King was inducted into the International Tennis Hall of Fame in 1987. In 1990, Life magazine named her one of the "100 Most Important Americans of the 20th Century."
In the mid-1990s, King became the captain of the United States Fed Cup team and coach of its women's Olympic tennis squad. She guided the US to the Fed Cup in 1996 and helped Lindsay Davenport, Gigi Fernandez, and Mary Joe Fernandez capture Olympic Gold Medals. In 2002, King dismissed Jennifer Capriati from the Fed Cup team, saying Capriati had violated rules that forbade bringing along personal coaches and practicing with them. Opinion was sharply divided, with many supporting King's decision but many feeling the punishment was too harsh, especially when Monica Seles and Lisa Raymond were then promptly defeated by lower ranked Austrians Barbara Schett and Barbara Schwartz. The following year, Zina Garrison succeeded King as Fed Cup captain.

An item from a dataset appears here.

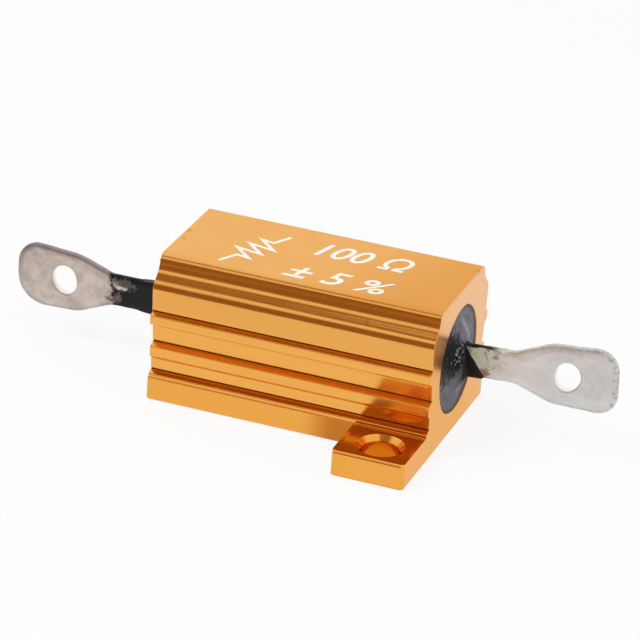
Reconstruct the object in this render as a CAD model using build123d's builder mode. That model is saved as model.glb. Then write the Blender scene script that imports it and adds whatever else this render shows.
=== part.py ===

In 1971, King began an intimate relationship with her secretary Marilyn Barnett. When the relationship became public in a lawsuit ten years later, King acknowledged it and became the first American athlete to openly admit to having a homosexual relationship. She received an award from GLAAD - an organisation devoted to reducing discrimination against gays, lesbians, and bisexuals - in 2001 for "furthering the visibility and inclusion of the community in her work." The award noted her involvement in production and the free distribution of educational films, as well as serving on the boards of several AIDS charities.
King currently resides in New York and Seattle. In the mid-1980s, she divorced Lawrence King.